Ingredients:

  • 6 cups (850g) fresh or frozen blueberries
  • 1/2 cup (100g) granulated sugar
  • 2 tbsp (16g) cornstarch
  • 1 tbsp (15ml) fresh lemon juice
  • 1 tsp (2g) lemon zest
  • 1/2 tsp (1g) ground cinnamon
  • 1 cup (125g) all-purpose flour
  • 1 cup (90g) old-fashioned rolled oats
  • 1 cup (200g) light brown sugar, packed
  • 1/2 cup (113g) cold unsalted butter, cubed
  • 1/4 tsp (1.5g) salt

Instructions:

  1. Preheat your oven to 375°F (190°C).
  2. In a large bowl, toss the blueberries with granulated sugar, cornstarch, cinnamon, lemon juice, and lemon zest until the berries are coated in a thick, glossy glaze.

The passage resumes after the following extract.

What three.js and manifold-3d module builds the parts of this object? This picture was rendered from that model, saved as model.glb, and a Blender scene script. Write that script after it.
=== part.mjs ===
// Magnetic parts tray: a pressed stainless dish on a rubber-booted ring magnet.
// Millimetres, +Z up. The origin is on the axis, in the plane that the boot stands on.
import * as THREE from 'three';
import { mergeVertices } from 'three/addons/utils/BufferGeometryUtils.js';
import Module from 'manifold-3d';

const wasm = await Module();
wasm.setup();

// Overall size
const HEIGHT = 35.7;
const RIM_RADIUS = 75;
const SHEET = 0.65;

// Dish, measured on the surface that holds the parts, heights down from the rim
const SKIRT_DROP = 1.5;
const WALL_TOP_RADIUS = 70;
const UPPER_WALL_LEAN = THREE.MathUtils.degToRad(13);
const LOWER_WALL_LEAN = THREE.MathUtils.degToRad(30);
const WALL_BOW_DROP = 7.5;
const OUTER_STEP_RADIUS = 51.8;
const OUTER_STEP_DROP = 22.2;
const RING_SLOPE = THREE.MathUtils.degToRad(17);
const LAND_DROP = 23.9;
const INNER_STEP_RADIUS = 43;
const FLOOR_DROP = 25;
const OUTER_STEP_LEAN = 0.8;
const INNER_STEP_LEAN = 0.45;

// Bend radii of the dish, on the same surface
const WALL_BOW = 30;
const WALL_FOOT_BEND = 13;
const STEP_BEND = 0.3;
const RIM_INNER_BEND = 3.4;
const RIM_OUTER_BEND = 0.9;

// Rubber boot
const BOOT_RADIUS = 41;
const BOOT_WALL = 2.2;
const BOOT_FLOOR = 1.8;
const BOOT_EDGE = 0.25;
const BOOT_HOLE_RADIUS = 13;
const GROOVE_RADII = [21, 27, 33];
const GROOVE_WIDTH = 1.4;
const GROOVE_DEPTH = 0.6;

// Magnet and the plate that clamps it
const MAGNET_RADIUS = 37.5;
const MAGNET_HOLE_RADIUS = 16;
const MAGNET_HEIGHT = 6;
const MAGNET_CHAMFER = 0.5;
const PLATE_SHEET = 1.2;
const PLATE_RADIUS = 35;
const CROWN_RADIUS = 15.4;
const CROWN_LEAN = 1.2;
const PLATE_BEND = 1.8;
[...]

  3. Pour the blueberry mixture into a 9x9 inch square baking dish, spreading it evenly.
  4. In a separate bowl, whisk together all-purpose flour, old-fashioned rolled oats, light brown sugar, and salt.

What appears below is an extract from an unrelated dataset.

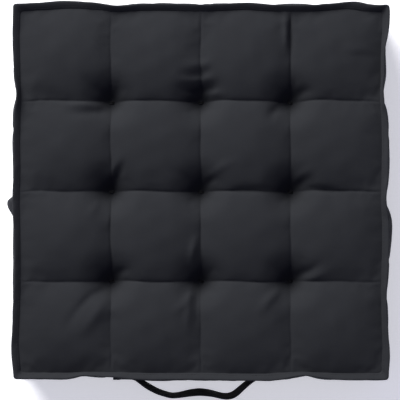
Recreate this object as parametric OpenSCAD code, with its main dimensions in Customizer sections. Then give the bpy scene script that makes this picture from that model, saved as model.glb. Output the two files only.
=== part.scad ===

  5. Add the cold, cubed butter to the dry ingredients. Use a pastry cutter or fork to work the butter in until the mixture resembles coarse crumbs with a few pea-sized chunks remaining.
  6. Scatter the crumble topping evenly over the blueberry filling without pressing it down.
  7. Bake for 35–40 minutes until the filling is bubbling vigorously around the edges and the topping has turned a deep mahogany gold.